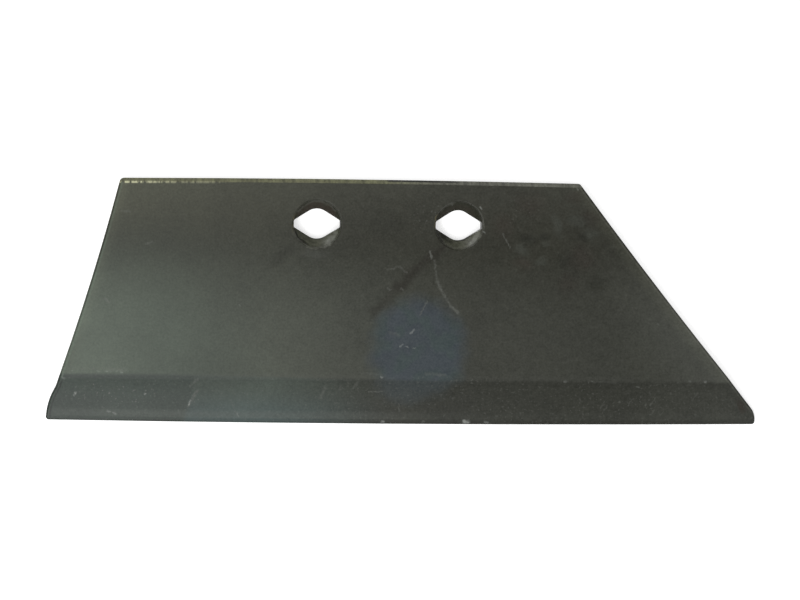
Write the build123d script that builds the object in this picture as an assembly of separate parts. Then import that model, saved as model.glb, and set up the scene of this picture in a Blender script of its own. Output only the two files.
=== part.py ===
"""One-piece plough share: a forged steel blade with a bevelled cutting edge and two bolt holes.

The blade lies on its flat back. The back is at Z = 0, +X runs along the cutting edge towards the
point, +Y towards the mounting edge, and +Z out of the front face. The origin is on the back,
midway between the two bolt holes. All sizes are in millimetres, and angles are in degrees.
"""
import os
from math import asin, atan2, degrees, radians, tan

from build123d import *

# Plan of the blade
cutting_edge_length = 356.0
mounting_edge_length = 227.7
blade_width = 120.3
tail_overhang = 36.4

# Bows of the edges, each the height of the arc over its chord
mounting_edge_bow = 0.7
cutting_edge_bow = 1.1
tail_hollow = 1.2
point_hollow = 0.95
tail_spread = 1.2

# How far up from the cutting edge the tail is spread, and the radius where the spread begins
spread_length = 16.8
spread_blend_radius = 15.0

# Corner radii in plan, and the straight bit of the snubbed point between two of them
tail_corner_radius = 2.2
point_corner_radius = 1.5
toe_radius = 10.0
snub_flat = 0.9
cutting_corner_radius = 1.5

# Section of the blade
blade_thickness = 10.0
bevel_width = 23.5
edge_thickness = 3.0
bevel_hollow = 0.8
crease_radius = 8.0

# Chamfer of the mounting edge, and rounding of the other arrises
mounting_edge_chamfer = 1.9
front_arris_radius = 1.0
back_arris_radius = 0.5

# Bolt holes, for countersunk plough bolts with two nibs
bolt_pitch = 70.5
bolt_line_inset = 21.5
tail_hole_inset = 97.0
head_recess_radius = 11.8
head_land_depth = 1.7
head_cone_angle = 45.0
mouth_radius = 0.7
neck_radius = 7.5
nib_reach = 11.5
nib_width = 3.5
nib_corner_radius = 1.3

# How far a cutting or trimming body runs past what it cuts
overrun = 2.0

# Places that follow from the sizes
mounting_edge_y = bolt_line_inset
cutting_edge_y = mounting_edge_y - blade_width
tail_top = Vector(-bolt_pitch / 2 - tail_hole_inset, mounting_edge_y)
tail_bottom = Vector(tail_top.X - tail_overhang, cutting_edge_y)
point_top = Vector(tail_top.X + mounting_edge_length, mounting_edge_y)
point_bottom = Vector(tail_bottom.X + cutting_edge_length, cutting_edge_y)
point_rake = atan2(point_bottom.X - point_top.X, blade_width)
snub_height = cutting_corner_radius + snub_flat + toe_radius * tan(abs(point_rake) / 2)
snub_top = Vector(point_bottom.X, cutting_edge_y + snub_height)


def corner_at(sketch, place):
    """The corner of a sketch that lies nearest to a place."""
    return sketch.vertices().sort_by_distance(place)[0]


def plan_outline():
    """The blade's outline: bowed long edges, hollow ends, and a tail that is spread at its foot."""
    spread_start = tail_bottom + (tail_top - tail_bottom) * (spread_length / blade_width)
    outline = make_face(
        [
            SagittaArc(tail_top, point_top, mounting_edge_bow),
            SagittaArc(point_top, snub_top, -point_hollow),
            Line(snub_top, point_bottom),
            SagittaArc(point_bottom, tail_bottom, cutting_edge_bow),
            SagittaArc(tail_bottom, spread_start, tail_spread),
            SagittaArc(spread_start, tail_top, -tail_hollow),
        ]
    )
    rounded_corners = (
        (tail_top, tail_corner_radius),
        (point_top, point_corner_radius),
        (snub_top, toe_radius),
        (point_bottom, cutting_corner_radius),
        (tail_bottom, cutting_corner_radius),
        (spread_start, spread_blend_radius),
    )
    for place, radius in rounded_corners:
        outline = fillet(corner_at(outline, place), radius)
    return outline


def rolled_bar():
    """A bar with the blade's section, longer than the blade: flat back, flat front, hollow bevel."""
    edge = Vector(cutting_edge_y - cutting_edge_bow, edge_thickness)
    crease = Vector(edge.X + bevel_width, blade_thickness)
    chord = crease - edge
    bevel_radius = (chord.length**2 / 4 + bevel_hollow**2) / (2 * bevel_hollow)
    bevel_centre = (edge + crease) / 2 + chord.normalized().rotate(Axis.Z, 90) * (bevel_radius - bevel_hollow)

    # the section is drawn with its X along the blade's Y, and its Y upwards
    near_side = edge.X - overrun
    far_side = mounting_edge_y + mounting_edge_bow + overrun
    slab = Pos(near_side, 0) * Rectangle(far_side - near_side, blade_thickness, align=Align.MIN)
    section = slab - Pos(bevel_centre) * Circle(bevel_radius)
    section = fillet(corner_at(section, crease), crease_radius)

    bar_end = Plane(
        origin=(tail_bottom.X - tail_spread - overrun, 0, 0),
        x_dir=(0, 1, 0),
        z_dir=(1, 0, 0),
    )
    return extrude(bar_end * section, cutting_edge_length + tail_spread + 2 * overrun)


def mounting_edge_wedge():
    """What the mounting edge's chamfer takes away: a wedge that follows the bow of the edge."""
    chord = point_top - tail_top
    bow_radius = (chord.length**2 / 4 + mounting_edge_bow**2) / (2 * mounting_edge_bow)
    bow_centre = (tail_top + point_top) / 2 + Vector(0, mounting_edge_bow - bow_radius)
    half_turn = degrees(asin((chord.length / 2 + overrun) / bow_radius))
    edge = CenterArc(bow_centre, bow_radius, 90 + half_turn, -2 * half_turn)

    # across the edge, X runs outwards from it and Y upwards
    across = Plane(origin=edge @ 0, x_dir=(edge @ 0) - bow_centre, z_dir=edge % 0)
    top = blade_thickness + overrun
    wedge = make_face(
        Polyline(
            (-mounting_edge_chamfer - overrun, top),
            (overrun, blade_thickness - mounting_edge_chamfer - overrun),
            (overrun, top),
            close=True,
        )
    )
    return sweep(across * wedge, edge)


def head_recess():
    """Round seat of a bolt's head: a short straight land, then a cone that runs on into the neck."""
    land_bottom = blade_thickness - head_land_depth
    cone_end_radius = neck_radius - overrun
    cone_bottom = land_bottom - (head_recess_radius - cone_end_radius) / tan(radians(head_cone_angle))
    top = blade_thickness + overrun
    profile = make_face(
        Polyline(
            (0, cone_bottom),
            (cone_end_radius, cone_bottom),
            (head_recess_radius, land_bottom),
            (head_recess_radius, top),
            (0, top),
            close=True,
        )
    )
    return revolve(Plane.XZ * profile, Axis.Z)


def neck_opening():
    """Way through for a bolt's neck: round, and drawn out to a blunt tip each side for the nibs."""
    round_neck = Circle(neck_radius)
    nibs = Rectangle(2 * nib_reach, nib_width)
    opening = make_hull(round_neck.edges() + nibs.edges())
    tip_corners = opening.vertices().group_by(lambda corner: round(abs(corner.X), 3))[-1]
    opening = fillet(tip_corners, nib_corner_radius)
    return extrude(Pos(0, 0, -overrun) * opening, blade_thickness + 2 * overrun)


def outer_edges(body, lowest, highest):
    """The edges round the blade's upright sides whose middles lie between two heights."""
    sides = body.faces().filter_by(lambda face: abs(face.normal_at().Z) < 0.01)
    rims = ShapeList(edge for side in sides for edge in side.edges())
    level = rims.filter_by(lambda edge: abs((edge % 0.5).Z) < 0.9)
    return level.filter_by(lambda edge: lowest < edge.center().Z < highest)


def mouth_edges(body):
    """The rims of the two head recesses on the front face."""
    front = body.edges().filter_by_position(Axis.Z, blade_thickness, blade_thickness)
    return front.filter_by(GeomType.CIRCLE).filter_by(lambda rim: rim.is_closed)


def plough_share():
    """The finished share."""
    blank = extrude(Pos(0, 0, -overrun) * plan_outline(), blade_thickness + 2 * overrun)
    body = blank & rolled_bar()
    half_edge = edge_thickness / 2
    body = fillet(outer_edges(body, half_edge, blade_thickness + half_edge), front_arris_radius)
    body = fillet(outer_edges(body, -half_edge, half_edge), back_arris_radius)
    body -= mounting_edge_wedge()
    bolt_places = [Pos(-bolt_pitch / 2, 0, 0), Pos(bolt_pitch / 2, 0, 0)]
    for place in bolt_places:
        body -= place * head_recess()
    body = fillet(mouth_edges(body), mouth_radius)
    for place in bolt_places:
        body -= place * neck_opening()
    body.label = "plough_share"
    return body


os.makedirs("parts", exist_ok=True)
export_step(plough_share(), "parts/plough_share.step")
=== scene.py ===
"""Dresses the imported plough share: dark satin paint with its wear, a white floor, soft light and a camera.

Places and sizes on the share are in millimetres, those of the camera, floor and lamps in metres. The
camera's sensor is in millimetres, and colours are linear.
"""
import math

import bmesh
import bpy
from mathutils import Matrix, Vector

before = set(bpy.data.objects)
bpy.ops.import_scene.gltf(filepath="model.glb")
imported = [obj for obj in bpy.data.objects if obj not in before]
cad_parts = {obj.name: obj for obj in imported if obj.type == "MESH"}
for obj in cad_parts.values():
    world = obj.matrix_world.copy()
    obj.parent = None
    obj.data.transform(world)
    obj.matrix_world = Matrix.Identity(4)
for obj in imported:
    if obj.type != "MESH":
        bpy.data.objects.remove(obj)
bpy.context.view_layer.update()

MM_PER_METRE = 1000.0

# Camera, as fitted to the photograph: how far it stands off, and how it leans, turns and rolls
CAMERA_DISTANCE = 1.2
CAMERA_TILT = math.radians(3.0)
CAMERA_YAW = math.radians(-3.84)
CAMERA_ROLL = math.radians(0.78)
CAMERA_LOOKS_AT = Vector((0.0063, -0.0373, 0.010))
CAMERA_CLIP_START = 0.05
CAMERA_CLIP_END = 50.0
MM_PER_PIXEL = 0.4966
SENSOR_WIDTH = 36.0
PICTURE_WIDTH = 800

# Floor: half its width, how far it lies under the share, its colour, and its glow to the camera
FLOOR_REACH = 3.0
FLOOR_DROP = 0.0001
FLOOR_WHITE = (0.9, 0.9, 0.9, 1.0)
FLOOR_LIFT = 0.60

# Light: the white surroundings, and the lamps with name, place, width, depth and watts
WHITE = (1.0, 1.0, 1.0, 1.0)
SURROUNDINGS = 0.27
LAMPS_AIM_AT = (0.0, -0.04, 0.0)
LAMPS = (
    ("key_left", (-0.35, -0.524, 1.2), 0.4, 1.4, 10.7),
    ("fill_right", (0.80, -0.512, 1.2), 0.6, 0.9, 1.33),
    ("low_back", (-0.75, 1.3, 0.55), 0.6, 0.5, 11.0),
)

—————

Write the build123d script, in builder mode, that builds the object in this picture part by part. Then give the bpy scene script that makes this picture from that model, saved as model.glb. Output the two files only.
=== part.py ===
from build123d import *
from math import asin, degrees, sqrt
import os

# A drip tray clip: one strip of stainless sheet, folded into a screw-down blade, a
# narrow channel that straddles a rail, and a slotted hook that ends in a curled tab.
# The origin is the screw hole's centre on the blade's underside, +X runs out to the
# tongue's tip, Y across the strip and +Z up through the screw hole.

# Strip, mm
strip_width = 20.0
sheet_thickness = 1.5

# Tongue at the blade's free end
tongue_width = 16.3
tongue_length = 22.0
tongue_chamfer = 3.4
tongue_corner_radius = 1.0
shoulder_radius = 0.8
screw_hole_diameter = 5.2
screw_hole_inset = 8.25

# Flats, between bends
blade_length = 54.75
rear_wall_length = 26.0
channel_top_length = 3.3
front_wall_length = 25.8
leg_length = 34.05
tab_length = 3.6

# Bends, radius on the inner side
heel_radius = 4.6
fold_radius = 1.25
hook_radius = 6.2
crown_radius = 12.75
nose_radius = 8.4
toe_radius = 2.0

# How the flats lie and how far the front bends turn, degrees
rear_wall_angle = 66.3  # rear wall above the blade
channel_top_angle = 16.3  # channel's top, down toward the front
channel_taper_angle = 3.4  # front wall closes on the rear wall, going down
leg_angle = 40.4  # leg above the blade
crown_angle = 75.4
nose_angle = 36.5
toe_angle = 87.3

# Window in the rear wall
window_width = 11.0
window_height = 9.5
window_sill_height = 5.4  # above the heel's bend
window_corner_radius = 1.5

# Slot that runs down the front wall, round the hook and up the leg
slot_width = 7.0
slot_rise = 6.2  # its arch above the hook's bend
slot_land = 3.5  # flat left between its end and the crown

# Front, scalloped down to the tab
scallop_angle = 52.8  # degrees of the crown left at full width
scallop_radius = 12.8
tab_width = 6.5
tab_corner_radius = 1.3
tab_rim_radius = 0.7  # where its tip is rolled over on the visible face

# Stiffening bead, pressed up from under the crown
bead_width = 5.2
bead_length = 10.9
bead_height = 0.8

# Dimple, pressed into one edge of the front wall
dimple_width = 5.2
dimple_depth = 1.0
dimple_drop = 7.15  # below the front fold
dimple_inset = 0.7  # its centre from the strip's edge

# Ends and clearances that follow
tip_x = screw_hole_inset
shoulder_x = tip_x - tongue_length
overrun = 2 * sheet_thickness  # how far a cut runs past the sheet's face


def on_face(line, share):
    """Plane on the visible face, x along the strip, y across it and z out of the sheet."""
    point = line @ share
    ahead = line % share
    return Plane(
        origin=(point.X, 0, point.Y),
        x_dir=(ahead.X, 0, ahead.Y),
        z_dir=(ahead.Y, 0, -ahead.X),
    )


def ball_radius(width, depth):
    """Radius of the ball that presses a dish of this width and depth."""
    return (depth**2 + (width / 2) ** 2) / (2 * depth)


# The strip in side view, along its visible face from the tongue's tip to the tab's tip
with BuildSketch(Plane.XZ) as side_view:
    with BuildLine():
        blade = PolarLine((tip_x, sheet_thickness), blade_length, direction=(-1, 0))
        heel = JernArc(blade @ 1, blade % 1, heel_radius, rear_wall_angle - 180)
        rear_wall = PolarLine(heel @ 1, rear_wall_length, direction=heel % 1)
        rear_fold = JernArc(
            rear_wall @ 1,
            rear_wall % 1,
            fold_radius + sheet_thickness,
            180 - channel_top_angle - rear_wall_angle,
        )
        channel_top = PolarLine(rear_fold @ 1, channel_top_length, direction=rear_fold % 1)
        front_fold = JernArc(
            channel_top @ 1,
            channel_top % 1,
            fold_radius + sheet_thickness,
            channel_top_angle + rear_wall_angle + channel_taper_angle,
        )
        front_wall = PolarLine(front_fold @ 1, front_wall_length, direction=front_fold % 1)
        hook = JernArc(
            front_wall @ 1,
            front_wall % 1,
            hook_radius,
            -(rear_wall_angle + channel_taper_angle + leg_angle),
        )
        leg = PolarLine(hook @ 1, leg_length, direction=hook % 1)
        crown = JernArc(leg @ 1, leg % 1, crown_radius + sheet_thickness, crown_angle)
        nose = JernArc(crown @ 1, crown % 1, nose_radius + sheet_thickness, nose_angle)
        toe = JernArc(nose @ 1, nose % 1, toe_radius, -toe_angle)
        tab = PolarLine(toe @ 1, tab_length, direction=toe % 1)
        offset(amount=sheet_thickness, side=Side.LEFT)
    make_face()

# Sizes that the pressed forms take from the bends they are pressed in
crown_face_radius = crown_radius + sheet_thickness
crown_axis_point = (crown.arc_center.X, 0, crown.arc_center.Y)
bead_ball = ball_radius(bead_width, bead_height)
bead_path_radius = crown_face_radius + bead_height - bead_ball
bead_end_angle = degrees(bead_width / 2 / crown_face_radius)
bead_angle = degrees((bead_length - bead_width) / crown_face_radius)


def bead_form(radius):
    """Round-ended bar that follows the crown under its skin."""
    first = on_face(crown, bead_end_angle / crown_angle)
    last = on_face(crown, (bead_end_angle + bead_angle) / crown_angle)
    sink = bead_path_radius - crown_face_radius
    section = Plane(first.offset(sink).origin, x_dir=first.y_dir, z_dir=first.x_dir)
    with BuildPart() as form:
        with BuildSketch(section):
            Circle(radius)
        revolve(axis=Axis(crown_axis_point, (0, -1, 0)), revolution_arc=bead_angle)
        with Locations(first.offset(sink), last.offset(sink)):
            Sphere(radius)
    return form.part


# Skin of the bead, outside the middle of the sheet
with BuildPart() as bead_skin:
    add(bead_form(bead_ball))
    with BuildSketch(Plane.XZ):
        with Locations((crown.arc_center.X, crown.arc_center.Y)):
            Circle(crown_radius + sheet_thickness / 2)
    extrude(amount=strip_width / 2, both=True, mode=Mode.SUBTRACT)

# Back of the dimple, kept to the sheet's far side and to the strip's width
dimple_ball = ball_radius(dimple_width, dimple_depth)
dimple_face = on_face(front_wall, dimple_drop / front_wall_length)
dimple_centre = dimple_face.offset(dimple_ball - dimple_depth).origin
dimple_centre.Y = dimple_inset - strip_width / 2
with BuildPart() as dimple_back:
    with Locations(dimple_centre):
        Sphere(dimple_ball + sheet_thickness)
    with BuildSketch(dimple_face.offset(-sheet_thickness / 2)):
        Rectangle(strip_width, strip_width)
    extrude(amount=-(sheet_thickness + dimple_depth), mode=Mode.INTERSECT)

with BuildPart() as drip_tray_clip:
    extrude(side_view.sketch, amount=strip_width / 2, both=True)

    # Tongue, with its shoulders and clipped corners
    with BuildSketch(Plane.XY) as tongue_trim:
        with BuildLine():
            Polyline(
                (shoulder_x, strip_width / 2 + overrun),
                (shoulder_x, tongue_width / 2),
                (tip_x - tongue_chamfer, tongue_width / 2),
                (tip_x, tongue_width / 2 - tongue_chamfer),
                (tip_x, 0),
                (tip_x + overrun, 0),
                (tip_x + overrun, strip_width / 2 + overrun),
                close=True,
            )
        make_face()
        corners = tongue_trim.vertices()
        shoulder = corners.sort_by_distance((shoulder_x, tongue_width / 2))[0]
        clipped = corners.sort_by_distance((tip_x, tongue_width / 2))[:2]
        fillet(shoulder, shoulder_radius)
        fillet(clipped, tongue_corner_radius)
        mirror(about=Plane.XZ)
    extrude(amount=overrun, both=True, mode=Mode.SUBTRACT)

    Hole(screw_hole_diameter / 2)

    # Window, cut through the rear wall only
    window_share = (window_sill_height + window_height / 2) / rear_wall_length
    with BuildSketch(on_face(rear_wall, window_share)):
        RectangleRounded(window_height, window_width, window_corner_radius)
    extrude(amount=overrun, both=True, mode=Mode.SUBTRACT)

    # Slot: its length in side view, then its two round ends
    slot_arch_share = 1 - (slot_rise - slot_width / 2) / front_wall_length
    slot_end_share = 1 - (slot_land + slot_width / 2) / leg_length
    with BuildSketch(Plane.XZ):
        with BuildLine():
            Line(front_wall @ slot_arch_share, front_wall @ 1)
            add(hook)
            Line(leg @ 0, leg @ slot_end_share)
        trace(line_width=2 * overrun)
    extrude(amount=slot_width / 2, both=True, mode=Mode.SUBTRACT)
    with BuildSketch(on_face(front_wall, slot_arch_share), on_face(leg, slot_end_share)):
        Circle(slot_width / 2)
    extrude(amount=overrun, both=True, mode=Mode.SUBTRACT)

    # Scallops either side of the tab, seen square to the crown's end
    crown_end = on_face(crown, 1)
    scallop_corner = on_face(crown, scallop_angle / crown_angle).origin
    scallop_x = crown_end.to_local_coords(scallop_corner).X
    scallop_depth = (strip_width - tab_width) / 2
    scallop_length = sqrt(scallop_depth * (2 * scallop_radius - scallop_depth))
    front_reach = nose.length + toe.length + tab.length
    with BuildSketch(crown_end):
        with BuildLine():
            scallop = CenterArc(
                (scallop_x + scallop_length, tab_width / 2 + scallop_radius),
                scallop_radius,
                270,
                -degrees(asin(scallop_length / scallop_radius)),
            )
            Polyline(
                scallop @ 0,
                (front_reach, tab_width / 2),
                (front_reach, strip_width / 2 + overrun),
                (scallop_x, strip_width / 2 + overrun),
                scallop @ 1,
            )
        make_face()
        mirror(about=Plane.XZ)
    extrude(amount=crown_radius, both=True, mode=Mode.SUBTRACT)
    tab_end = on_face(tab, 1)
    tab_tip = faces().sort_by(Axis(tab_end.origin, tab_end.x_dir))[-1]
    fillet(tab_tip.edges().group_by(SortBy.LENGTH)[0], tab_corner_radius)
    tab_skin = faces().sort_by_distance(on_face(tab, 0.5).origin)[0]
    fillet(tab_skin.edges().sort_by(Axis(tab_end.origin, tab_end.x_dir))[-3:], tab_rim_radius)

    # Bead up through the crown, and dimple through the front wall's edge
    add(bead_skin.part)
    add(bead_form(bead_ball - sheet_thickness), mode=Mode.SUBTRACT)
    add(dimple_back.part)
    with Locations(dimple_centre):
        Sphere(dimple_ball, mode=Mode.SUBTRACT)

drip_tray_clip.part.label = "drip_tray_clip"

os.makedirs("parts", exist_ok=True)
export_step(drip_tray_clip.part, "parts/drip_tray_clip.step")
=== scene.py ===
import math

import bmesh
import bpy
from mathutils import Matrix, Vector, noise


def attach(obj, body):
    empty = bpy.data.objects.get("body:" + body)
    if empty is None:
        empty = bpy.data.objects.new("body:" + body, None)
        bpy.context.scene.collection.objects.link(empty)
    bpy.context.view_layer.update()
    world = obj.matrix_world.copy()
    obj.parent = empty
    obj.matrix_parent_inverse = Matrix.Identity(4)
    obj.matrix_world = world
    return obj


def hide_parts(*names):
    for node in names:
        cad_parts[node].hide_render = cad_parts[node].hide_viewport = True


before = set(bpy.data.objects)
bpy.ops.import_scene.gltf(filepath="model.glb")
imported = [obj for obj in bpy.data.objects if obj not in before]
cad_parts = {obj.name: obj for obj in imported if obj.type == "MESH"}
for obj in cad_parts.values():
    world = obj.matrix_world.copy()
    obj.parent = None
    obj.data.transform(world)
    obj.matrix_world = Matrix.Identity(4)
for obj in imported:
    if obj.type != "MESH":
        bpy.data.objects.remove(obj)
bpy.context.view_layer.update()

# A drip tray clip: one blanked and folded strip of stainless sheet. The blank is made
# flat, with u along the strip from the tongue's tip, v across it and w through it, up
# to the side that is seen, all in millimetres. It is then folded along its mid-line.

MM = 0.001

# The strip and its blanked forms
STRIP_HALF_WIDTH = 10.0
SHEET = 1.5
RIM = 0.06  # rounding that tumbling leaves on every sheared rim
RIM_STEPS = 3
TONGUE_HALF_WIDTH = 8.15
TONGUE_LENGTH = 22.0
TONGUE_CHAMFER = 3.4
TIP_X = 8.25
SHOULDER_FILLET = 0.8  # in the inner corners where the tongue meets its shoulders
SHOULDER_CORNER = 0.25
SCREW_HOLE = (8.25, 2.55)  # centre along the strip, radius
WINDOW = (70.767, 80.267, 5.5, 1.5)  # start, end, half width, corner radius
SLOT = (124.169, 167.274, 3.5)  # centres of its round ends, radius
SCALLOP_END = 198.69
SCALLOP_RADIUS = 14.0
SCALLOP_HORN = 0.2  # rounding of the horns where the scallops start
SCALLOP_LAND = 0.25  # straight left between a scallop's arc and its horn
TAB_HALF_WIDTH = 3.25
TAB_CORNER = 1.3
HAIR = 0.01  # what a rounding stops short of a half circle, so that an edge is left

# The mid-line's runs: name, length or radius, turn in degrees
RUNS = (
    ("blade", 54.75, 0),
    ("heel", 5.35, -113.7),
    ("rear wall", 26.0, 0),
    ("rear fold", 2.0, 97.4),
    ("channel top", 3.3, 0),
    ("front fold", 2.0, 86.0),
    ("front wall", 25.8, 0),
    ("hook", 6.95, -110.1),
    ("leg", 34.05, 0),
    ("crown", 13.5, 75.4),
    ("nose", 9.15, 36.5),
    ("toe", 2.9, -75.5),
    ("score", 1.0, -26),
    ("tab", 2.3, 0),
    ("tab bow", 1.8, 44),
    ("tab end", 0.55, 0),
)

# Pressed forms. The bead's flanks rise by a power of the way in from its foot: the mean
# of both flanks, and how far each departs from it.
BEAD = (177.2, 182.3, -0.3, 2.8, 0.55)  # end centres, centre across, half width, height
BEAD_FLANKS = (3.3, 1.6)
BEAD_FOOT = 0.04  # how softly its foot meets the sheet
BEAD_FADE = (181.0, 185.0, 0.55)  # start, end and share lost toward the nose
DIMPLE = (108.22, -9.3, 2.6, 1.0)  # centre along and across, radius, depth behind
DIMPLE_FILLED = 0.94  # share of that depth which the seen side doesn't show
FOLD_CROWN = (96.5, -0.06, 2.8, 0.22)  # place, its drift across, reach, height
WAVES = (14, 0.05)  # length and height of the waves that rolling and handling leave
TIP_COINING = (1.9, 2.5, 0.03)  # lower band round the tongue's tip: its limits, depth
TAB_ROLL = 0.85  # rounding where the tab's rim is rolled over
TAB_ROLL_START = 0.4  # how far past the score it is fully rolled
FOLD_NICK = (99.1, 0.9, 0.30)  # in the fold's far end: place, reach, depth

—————

◆ Requirement
Each line from the line containing "# Bead up through" through the line containing "obj.parent = empty" is to be transcribed exactly, and no other line.

◆ Worked answer
    # Bead up through the crown, and dimple through the front wall's edge
    add(bead_skin.part)
    add(bead_form(bead_ball - sheet_thickness), mode=Mode.SUBTRACT)
    add(dimple_back.part)
    with Locations(dimple_centre):
        Sphere(dimple_ball, mode=Mode.SUBTRACT)

drip_tray_clip.part.label = "drip_tray_clip"

os.makedirs("parts", exist_ok=True)
export_step(drip_tray_clip.part, "parts/drip_tray_clip.step")
=== scene.py ===
import math

import bmesh
import bpy
from mathutils import Matrix, Vector, noise


def attach(obj, body):
    empty = bpy.data.objects.get("body:" + body)
    if empty is None:
        empty = bpy.data.objects.new("body:" + body, None)
        bpy.context.scene.collection.objects.link(empty)
    bpy.context.view_layer.update()
    world = obj.matrix_world.copy()
    obj.parent = empty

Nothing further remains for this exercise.